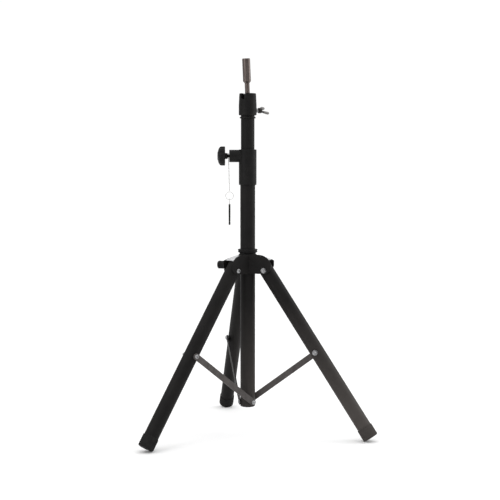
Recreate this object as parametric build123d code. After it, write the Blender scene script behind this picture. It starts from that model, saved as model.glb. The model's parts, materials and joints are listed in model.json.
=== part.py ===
from build123d import *
from math import atan2, cos, degrees, hypot, radians, sin
import os

# Telescopic tripod stand with a clamped column, a tilting ball stud on top and a sliding hub.
# Millimetres. +Z is up, the floor is Z = 0 and the column stands on the Z axis.
# The clamp boss points along -X. Legs stand at three equal angles around the column.

# ---------------------------------------------------------------- driving dimensions
# column
TUBE_R = 17.5              # main tube, 35 mm outside
TUBE_WALL = 1.2
TUBE_BOTTOM = 65.0
TUBE_TOP = 632.0
POST_R = 15.9              # upper tube, 31.8 mm outside
POST_WALL = 1.2
POST_BOTTOM = 160.0
POST_TOP = 741.2
PIN_HOLE_R = 2.6
PIN_HOLE_PITCH = 100.0
PIN_HOLES = 4

# tee collar and clamp
COLLAR_R = 20.7
COLLAR_BOTTOM = 586.3
COLLAR_TOP = 669.0
CLAMP_Z = 653.9
BOSS_R = 14.5
BOSS_END = 43.0
M8_R = 4.0
RUNNING = 0.05             # radial play of a shaft that turns in its hole
KNOB_R = 22.3
KNOB_BACK = 52.9
KNOB_FRONT = 70.5
KNOB_LOBES = 8

# ball head
HEAD_R = 20.8
HEAD_TOP_R = 19.5
HEAD_BOTTOM = 748.5
HEAD_TAPER = 772.0
HEAD_TOP = 799.0
BALL_R = 13.5
SEAT_R = 14.3              # nylon cup under the ball
BALL_Z = 787.5
NOTCH_Z = 791.3            # centre of the notch's round lower end
NOTCH_ANGLE = 236.0        # plan angle that the stud folds towards
NECK_R = 5.7
SPIGOT_R = 9.25
SPIGOT_START = 39.5        # measured from the ball centre
SPIGOT_END = 92.0
STUD_LEAN = 4.1            # lean of the stud towards the notch
WING_Z = 760.0
M6_R = 3.0
WING_DROOP = 27.5          # turn of the ears about the screw
WING_ANGLE = 26.8          # plan angle of the screw

# hub
LEG_ANGLES = (101.0, 221.0, 341.0)
HUB_BOTTOM = 380.0
HUB_TOP = 424.5
SLEEVE_IN = 17.8
SLEEVE_OUT = 20.8
PLATE = 2.5
FORK_IN = 17.5             # half gap of a fork
PIVOT_R = 46.0             # leg pivot, from the column axis
PIVOT_Z = 388.0
HUB_SCREW_Z = 397.3
HUB_SCREW_ANGLE = 161.0
COVER = 2.0                # thickness of a fork's saddle
COVER_START = 12.0
COVER_END = 53.5           # outer end of a saddle, from the column axis
REAR_END = 62.0            # outer end of the lower cheeks, from the column axis

# legs and braces
LEG_R = 16.9
LEG_WALL = 1.2
LEG_SPLAY = 33.7
LEG_ABOVE = 12.0           # tube length above the pivot
FOOT_R = 18.4
FOOT_LENGTH = 28.0
FOOT_SOLE = 4.0
FOOT_FILLET = 3.0
BRACE_ON_LEG = 224.0       # brace pivot, down the leg from the leg pivot
BRACE_Z = 74.0             # lower brace pivot on the column
BRACE_W = 14.3
BRACE_T = 2.5
BRACE_IN = 18.2            # inner face of a brace, beside the leg's middle plane

# pin on its chain
CHAIN_X = -44.7
CHAIN_R = 1.2
CHAIN_TOP = 645.2
RING_R = 9.0
RING_WIRE = 1.1
RING_Z = 561.0
RING_X = -42.6
PIN_R = 2.2
PIN_TOP = 541.5
PIN_BOTTOM = 492.5

# ---------------------------------------------------------------- worked-out dimensions
SPLAY = radians(LEG_SPLAY)
SOLE_DROP = (FOOT_R - FOOT_FILLET) * sin(SPLAY) + FOOT_FILLET * (1 - cos(SPLAY))
LEG_LENGTH = (PIVOT_Z - SOLE_DROP) / cos(SPLAY)
BRACE_TOP_X = PIVOT_R + BRACE_ON_LEG * sin(SPLAY)
BRACE_TOP_Z = PIVOT_Z - BRACE_ON_LEG * cos(SPLAY)
BRACE_LENGTH = hypot(BRACE_TOP_X, BRACE_TOP_Z - BRACE_Z)
BRACE_LEAN = degrees(atan2(BRACE_TOP_X, BRACE_TOP_Z - BRACE_Z))
BRACE_OUT = BRACE_IN + BRACE_T

os.makedirs("parts", exist_ok=True)


# ---------------------------------------------------------------- helpers
def rod(radius, start, end):
    """Round bar along Z between two heights."""
    return Pos(0, 0, (start + end) / 2) * Cylinder(radius, abs(end - start))


def pipe(outer, inner, start, end):
    """Round tube along Z between two heights."""
    return rod(outer, start, end) - rod(inner, start - 1, end + 1)


def rod_x(radius, start, end, z):
    """Round bar along X at height z."""
    return Pos((start + end) / 2, 0, z) * Rot(0, 90, 0) * Cylinder(radius, abs(end - start))


def rod_y(radius, start, end, x, z):
    """Round bar along Y at place x, z."""
    return Pos(x, (start + end) / 2, z) * Rot(90, 0, 0) * Cylinder(radius, abs(end - start))


def turned(*points):
    """Solid of revolution about Z from an outline of (radius, height) points."""
    outline = make_face(Polyline(*[(r, 0, z) for r, z in points], close=True))
    return revolve(outline, Axis.Z, 360)


def dome(radius, height, start, x, z, side):
    """Button head along Y, flat side at 'start', bulging towards side +1 or -1."""
    ball_r = (radius * radius + height * height) / (2 * height)
    centre = start + side * (height - ball_r)
    ball = Pos(x, centre, z) * Sphere(ball_r)
    return ball & rod_y(radius, start, start + side * (height + 1), x, z)


def hexagon_y(across, start, end, x, z):
    """Hexagonal bar along Y."""
    face = RegularPolygon(across / 2, 6, major_radius=False)
    bar = extrude(face, abs(end - start))
    return Pos(x, max(start, end), z) * Rot(90, 0, 0) * bar


def at_leg(index, shape):
    """Turn a shape built for a leg that points along +X to its own leg."""
    return Rot(0, 0, LEG_ANGLES[index]) * shape


def splayed(shape):
    """Hang a shape, built down from the origin, on the leg pivot at the splay angle."""
    return Pos(PIVOT_R, 0, PIVOT_Z) * Rot(0, -LEG_SPLAY, 0) * shape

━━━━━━

Tell how many lines in the material contain the word "parts". Only the number is wanted.

2